A bank's refusal to resubordinate can be costly to the homeowner. Caleb Shaffer has two mortgages on his duplex in Oakland, Calif. Both loans are with SunTrust. A credit union offered to refinance the primary mortgage at a lower rate, saving roughly $250 to $300 a month. Shaffer says he couldn't go through with the refinance because SunTrust refused to resubordinate the second mortgage. SunTrust has received $5 billion in TARP funds from the federal government, or $34.13 for every working American.


Shaffer says he was told that he could refinance with SunTrust, but not with another lender. "They're saying their policy is they don't subordinate unless it's within the family of SunTrust," he says.


SunTrust offered to combine his two mortgages and refinance them into one loan. But if the loans were combined, he would end up with a higher-rate jumbo mortgage with much higher monthly payments. The point of getting two mortgages, of $500,000 and $100,000, was to avoid getting a jumbo loan with its higher rate.

...

You would think that a home equity lender would welcome a refinance of a primary mortgage if the refi results in a lower monthly payment. But from the equity lender's perspective, the optimal outcome would be for the borrower to pay off the equity loan and close the account. "They probably figure if they play hardball, they'll get paid off," says Matt Hackett, underwriting manager for Equity Now, a mortgage bank headquartered in Manhattan.

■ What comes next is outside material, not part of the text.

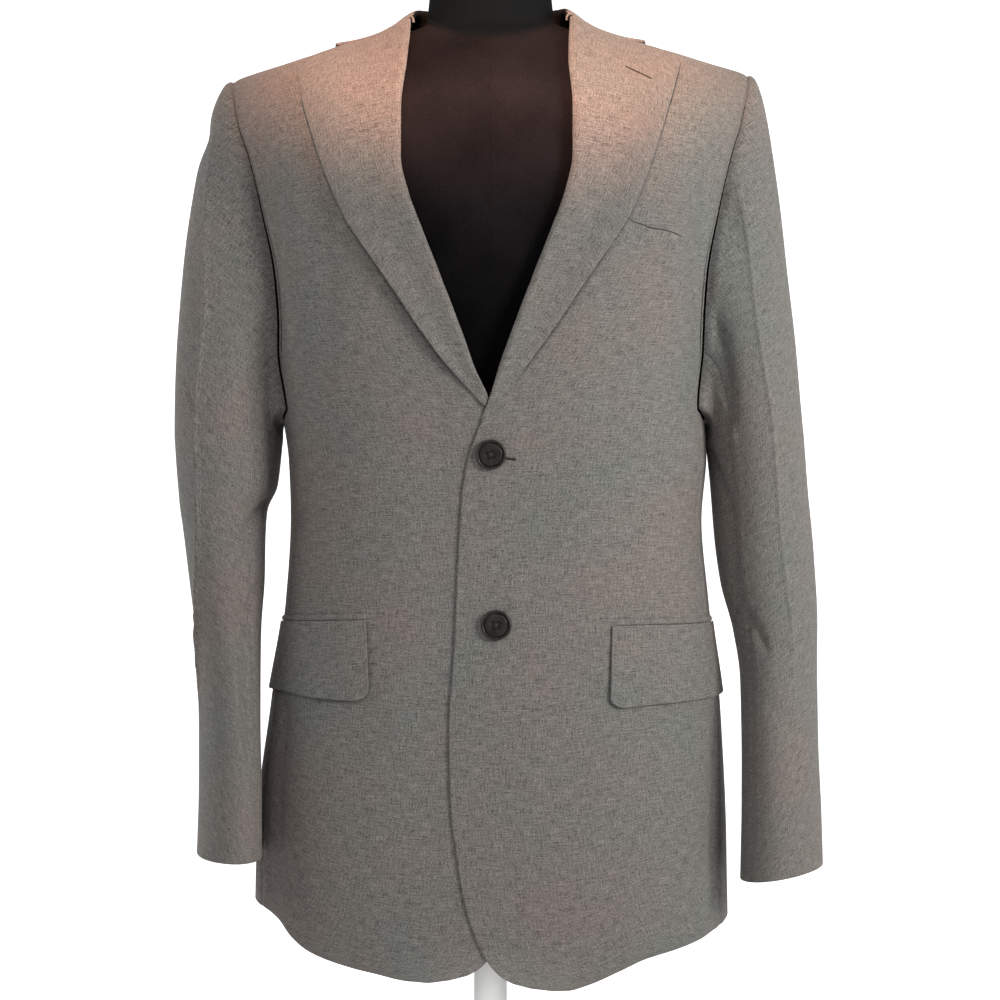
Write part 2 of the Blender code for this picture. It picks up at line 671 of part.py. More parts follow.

Jeff Lazerson, president of MortgageGrader.com, an online brokerage based in Southern California, says equity lenders want borrowers to close their accounts, "because then they can get the cash back that was in the account, and their balance sheets look better."


So obviously lenders want the HELOC and HELs closed - but paid off not extinguished. Just like Homer learned, the house does not get stuck with the HELOC - you do. And it can get you in trouble as well.